Réptil fóssil brasileiro homenageia Aragorn, de O Senhor dos Anéis
O que poderia ser melhor do que a combinação entre paleontologia de vertebrados brasileira e “O Senhor dos Anéis”? A crise do coronavírus me impediu de cobrir devidamente esse encontro épico, mas finalmente tenho o prazer de apresentar aos leitores do blog o glorioso Elessaurus gondwanoccidens, o bicho aí de cima. O nome do gênero ao qual ele pertence deriva de Elessar, título que o heroico Aragorn da Saga do Anel assumiu ao subir ao trono de Gondor (perdão pelo spoiler pra quem ainda não leu SdA). Vocês já vão entender o porquê.
Estamos falando de um arcossauromorfo, ou seja, uma criatura que pertence a um grupo amplo que abriga todos os répteis que estão mais aparentados com crocodilos, pterosssauros (répteis voadores) e dinossauros do que com os demais répteis. Ficam fora da lista, portanto, cobras, lagartos e tartarugas.
O Elessaurus gondwanoccidens é um membro bastante primitivo desse grupo, tendo vivido numa região semidesértica, com rios temporários, onde hoje é o interior do Rio Grande do Sul, no município de São Francisco de Assis. Isso no Triássico Inferior, há uns 250 milhões de anos, logo após a pior extinção em massa da história da Terra, a do Permiano, que levou embora quase 90% das formas de vida macroscópicas.
Agora vem a parte fofa: a explicação do nome. Ocorre que os pesquisadores — time que inclui Tiane De-Oliveira e Leonardo Kerber, da Universidade Federal de Santa Maria, e Felipe Pinheiro, da Universidade Federal do Pampa — encontraram, como principal fóssil, uma pata de trás articulada (com os ossos na posição natural) e quase completa do bicho. (Também foram achados pedaços da pelve e algumas vértebras.) Como a perna era comprida, eles resolveram homenagear justamente Aragorn, cujo apelido era Passolargo (“Strider”, em inglês) por causa das pernas longas. Como o nome usado pelo personagem em sua coroação combina bem com “saurus”, ou lagarto, eles optaram por Elessaurus. Já gondwanoccidens se explica pelo fóssil vir da parte ocidental do supercontinente Gondwana, que incluía a América do Sul, é claro.
O fóssil ajuda ainda a esclarecer algumas hipóteses sobre a origem de seus parentes próximos, os tanistrofeídeos. Esses bichos tinham se adaptado à vida marinha, mas o Elessaurus é 100% terrestre, ao que tudo indica, sugerindo que o grupo se adaptou mais tarde aos ambientes aquáticos.

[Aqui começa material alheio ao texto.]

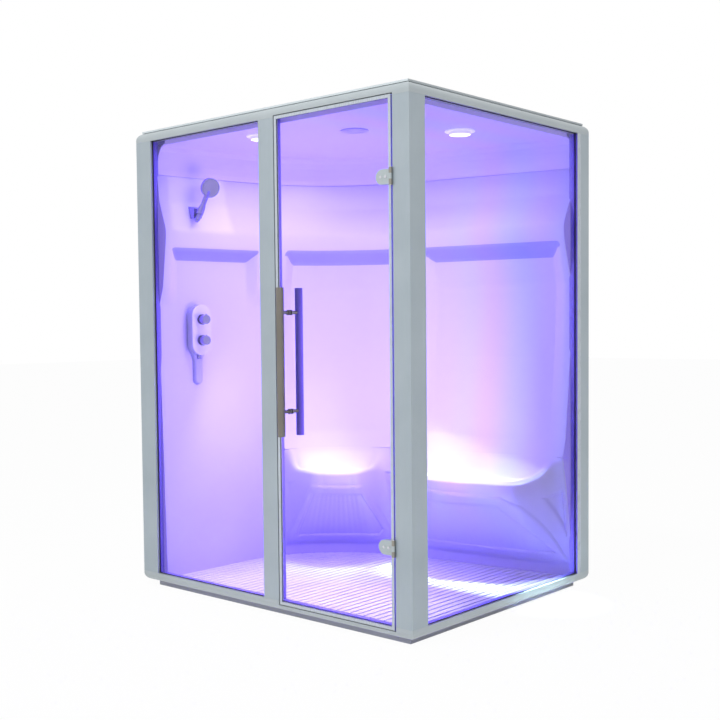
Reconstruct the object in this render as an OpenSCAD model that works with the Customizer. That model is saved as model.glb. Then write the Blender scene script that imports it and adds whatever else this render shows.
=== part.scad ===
// Steam sauna cabin: an aluminium frame with glass at the front and on the right, a glass door,
// and moulded acrylic walls, bench and ceiling inside. All sizes are in millimetres.
// The origin is the middle of the footprint on the floor, +Z is up and the door faces -Y.

/* [Cabin] */
// Width of the cabin along its front
cabin_w = 1600; // [1560:10:1700]
// Depth of the cabin from front to back
cabin_d = 1300; // [1270:10:1400]
// Height of the cabin
cabin_h = 2100; // [2060:10:2250]

/* [Frame] */
// Height of the recessed plinth under the frame
plinth_h = 27; // [20:1:40]
// Distance of the plinth from the outer faces
plinth_inset = 50; // [40:1:80]
// Width of the plinth beams
plinth_w = 50; // [40:1:80]
// Height of the bottom rails
low_rail_h = 43; // [41:1:60]
// Height of the top rails
top_rail_h = 44; // [40:1:60]
// Depth of the rails and posts, front to back
rail_t = 45; // [42:1:60]
// Radius of the rounded outer edge of the rails
rail_r = 32; // [10:1:36]
// Wall of the hollow extrusions
frame_wall = 4; // [2:0.5:5]
// Width of the front left post
left_post_w = 103; // [90:1:120]
// Depth of the side leg of the left and back posts
post_leg = 80; // [70:1:100]
// Distance of the middle post from the left face
mid_post_x = 808; // [780:1:850]
// Width of the middle post
mid_post_w = 88; // [60:1:100]
// Width of the near corner post on the front
near_post_w = 80; // [70:1:100]
// Width of the near corner post on the side
near_post_side = 94; // [80:1:110]
// Width of the far post on the side
far_post_side = 70; // [60:1:90]
// Width of the channel between the side glass and the far post
channel_w = 30; // [26:1:40]
// Thickness of the roof panel
roof_t = 8; // [4:1:12]
// Distance of the roof panel from the outer faces
roof_inset = 20; // [10:1:40]

/* [Glass and panels] */
// Thickness of the glass
glass_t = 8; // [6:1:10]
// Distance of the fixed glass behind the outer faces
glass_set = 12; // [10:1:16]
// Depth that the glass enters its groove
glass_in = 8; // [5:1:9]
// Depth of the grooves
groove_d = 10; // [10:1:12]
// Width of the rubber gasket that shows round the glass
gasket_w = 3; // [2:0.5:5]
// Thickness of the closed outer panels on the left and at the back
panel_t = 6; // [4:1:8]

/* [Door] */
// Depth of the door's rebate below the top of the bottom rail
door_drop = 18; // [12:1:22]
// Depth of the door's rebate above the lower edge of the top rail
door_rise = 8; // [6:1:10]
// Gap round the door leaf
door_gap = 3; // [2:0.5:4]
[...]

Os autores do estudo me pediram uma ajudinha, como especialista em Tolkien, para decidir que nome dar ao bicho, e meu nome consta dos agradecimentos do artigo científico na revista especializada de acesso livre PLoS ONE, o que muito me honra. É um enorme orgulho ter contribuído para esse pequeno detalhe do trabalho.